Data

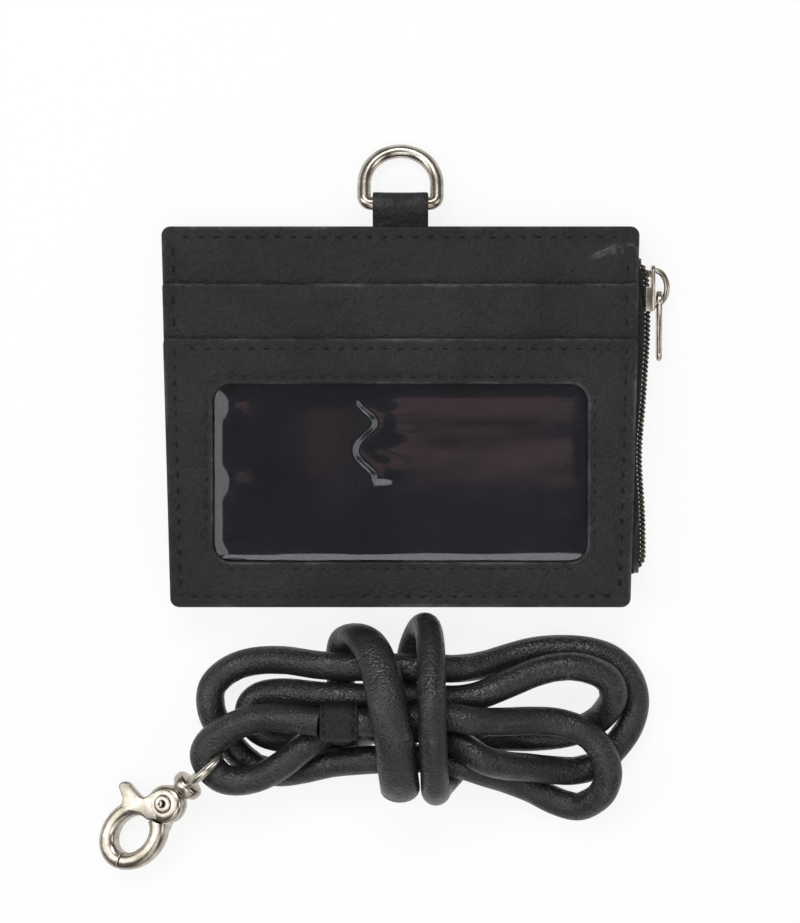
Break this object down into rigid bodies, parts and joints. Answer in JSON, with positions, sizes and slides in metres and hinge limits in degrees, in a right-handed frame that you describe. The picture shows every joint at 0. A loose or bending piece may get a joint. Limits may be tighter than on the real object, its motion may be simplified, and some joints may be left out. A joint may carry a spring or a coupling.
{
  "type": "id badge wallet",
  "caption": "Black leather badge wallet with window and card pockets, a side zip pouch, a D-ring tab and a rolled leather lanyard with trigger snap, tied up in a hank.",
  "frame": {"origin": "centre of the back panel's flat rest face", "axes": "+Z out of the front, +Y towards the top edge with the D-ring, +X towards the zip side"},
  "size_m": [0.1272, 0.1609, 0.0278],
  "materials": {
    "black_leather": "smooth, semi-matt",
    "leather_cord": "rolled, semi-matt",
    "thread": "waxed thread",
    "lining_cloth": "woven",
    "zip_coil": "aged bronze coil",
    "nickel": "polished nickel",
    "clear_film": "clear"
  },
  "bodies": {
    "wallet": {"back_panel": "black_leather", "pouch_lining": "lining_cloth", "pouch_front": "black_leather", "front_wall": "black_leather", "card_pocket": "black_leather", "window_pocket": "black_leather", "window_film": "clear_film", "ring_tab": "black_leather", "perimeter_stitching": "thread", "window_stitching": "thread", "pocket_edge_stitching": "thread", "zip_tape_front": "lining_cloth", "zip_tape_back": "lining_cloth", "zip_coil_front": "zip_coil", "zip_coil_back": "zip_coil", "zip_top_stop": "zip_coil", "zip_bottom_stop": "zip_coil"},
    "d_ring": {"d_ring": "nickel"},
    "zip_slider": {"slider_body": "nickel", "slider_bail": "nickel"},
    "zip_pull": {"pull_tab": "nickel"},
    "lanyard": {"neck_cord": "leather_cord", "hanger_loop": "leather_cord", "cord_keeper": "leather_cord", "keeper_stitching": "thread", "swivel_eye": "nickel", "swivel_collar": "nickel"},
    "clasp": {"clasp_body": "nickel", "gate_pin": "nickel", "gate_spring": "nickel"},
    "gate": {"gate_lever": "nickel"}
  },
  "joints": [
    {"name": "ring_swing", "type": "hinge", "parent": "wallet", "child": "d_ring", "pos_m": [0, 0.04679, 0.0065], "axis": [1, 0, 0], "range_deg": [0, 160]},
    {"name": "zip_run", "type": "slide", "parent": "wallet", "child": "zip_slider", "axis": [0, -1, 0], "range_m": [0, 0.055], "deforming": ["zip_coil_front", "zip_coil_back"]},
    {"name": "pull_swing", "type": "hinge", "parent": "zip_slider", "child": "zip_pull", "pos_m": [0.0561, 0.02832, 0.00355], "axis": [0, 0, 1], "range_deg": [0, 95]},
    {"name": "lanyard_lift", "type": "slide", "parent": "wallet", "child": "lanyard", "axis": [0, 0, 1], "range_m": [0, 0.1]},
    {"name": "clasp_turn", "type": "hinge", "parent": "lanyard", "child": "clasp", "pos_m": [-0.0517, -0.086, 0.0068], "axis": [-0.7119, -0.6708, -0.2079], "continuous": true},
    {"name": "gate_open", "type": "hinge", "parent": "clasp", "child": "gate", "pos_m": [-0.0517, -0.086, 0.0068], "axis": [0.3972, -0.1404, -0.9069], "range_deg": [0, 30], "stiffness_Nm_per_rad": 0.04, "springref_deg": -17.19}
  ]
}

What is expected
Go through the lines above. Select every one that has the string "frame".

Response
Break this object down into rigid bodies, parts and joints. Answer in JSON, with positions, sizes and slides in metres and hinge limits in degrees, in a right-handed frame that you describe. The picture shows every joint at 0. A loose or bending piece may get a joint. Limits may be tighter than on the real object, its motion may be simplified, and some joints may be left out. A joint may carry a spring or a coupling.
  "frame": {"origin": "centre of the back panel's flat rest face", "axes": "+Z out of the front, +Y towards the top edge with the D-ring, +X towards the zip side"},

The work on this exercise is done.